Precariedad para todos
Los nacidos en España en los años 80, los millenials, sufrieron primero la crisis del 2008: cuando el mercado laboral se cerró o dio por hecho que les hacía un favor contratándolos. ¿Esto les suena? Es cuando ya no se cobran ni las prácticas, pero sí se les da las gracias a los contratadores como si les hicieran el favor de su vida. Ahora, doce años después, cuando encarrilaban su vida profesional, eso sí, con salarios bajos y contratos precarios, la crisis de la Covid-19 también se lleva por delante las expectativas de esa generación y coloca a la de nuestros hijos, la que viene detrás, con un presente y un futuro poco prometedores. De ahí que ahora no exista la garantía de que ambas generaciones sean capaces de vivir como la nuestra, la de sus padres y madres.

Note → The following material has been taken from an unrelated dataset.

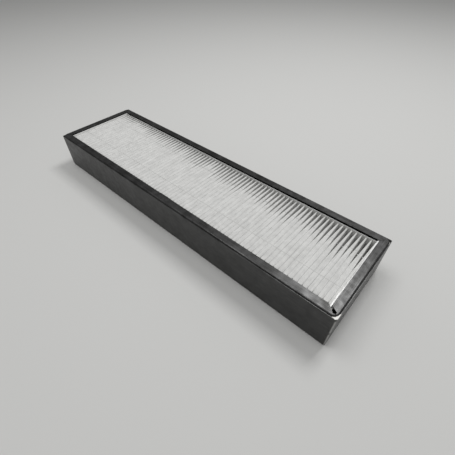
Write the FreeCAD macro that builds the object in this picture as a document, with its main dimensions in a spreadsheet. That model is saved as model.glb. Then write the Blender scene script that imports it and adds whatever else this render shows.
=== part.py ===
import FreeCAD, Part
import math
import os
import Sketcher

# Panel dust filter: a pleated pack glued into a casing of folded sheet, under a mitred top frame.
# Millimetres. The origin is the middle of the footprint, on the surface that the filter stands on.
# X runs along the filter, Y across it from front to rear, and Z is up.

os.makedirs("parts", exist_ok=True)
doc = FreeCAD.newDocument("DustFilter")

# Driving dimensions

SIZES = [
    ("casing_length", 450, "outer length of the casing"),
    ("casing_width", 118, "outer width of the casing"),
    ("overall_depth", 50, "from the standing surface to the top frame's face"),
    ("sheet_thickness", 0.6, "sheet of the casing and of the top frame"),
    ("flange_width", 9.8, "from an outer wall to the inner edge of a flange"),
    ("corner_radius", 1.5, "outer radius of the casing's upright corners"),
    ("fold_radius", 0.6, "inner radius of the casing's bottom fold"),
    ("notch_margin", 0.2, "how far the notch at a bottom corner reaches past the corner's radius"),
    ("rim_drop", 1.6, "from the top frame's face down to the casing's edge"),
    ("mitre_gap", 0.3, "width of a closed mitre"),
    ("seam_offset", 40, "from the left end to the casing's seam"),
    ("seam_gap", 0.3, "width of the line between a strip's two ends"),
    ("seam_tab_width", 18, "width of the tab behind a strip's two ends"),
    ("weld_pitch", 6, "from a seam to its spot welds"),
    ("weld_diameter", 4, "diameter of a spot weld's dimple"),
    ("weld_dent", 0.15, "depth of a spot weld's dimple"),
    ("weld_row_pitch", 14, "height between the casing seam's two rows of welds"),
    ("frame_clearance", 0.3, "between the casing's wall and the top frame's skirt"),
    ("frame_skirt", 14, "height of the top frame's skirt"),
    ("frame_corner_radius", 6, "outer radius of the top frame's corners"),
    ("frame_fold_radius", 0.9, "inner radius of the fold between flange and skirt"),
    ("open_mitre_cutback", 3.9, "how far the front flange ends short of the near mitre"),
    ("open_mitre_slant", 3.8, "how far the right flange's end slants away from the near mitre"),
    ("open_mitre_margin", 3.4, "from the outer walls to the open mitre's outer end"),
    ("tuck_width", 1.5, "how far the tucked tab shows in the open mitre"),
    ("tuck_hold", 2.5, "how far the tucked tab reaches under the front flange"),
    ("tuck_seat", 0.4, "how far the tucked tab reaches under the flange beyond the open mitre's outer end"),
    ("lap_offset", 1.5, "from the middle of the front to the line between the frame strip's ends"),
    ("lap_proud", 0.8, "how far the tab at that line stands out past the front flange"),
    ("tip_recess", 4, "from the top frame's face down to the pleat tips"),
    ("bed_depth", 2.4, "sealant between the bottom flange and the pleats"),
    ("band_inset", 6.2, "from the casing's long walls to the side bands"),
    ("band_thickness", 1, "thickness of a side band"),
    ("strip_inset", 8.3, "from the casing's end walls to the end strips"),
    ("strip_thickness", 3, "thickness of an end strip"),
    ("pleat_count", 80, "valleys in the pleated sheet"),
    ("media_thickness", 0.6, "thickness of the pleated sheet"),
    ("crease_radius", 0.35, "inner radius of a crease"),
    ("outer_facets", 4, "flats round the outer side of a crease"),
    ("inner_facets", 2, "flats round the inner side of a crease"),
    ("bead_spacing", 50, "distance between the two spacer beads of a side"),
    ("bead_width", 1.6, "width of a spacer bead"),
    ("bead_cap", 0.4, "height of a spacer bead beyond the pleat tips"),
    ("bead_reach", 8, "how far a spacer bead reaches into a valley"),
    ("bead_clearance", 0.05, "between a spacer bead and the pleats' flanks"),
    ("seal_height", 10, "from the standing surface to the top of the sealant beside the pack"),
    ("seal_margin", 0.5, "from the bottom flange's inner edge to the sealant"),
    ("seal_chamfer", 0.8, "chamfer of the sealant at the casing's bottom fold"),
    ("dab_clearance", 0.1, "between the top frame and the sealant in a corner"),
    ("dab_end", 2, "how far a corner's sealant stays short of the frame's straight sides"),
    ("dab_depth", 5, "height of the sealant in a corner"),
    ("dab_drop", 3, "from the casing's edge down to a corner's sealant"),
    ("smear_height", 0.7, "height of the near corner's sealant above the casing's edge"),
    ("smear_width", 2.2, "width of the near corner's sealant along the front"),
    ("smear_length", 8.5, "length of the near corner's sealant along the end wall"),
]

sheet = doc.addObject("Spreadsheet::Sheet", "sizes")
for row, (alias, number, meaning) in enumerate(SIZES, start=1):
    sheet.set(f"A{row}", meaning)
    sheet.set(f"B{row}", str(number))
    sheet.setAlias(f"B{row}", alias)
doc.recompute()

# Places that several pieces share, worked out from the driving dimensions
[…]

Estemos tranquilos, que no sabemos lo que va a pasar. No seamos agoreros de algo que no está en nuestras manos, sino en la de quienes tienen que coger las riendas de su vida. Seguro que nos echarán cosas en cara, como nosotros se las lanzamos en su momento a nuestros progenitores. No quita, sin embargo, que nos lamentemos con ese “ay, qué dolor”, mientras nos quedamos parados. De eso no se trata. Es otra cosa.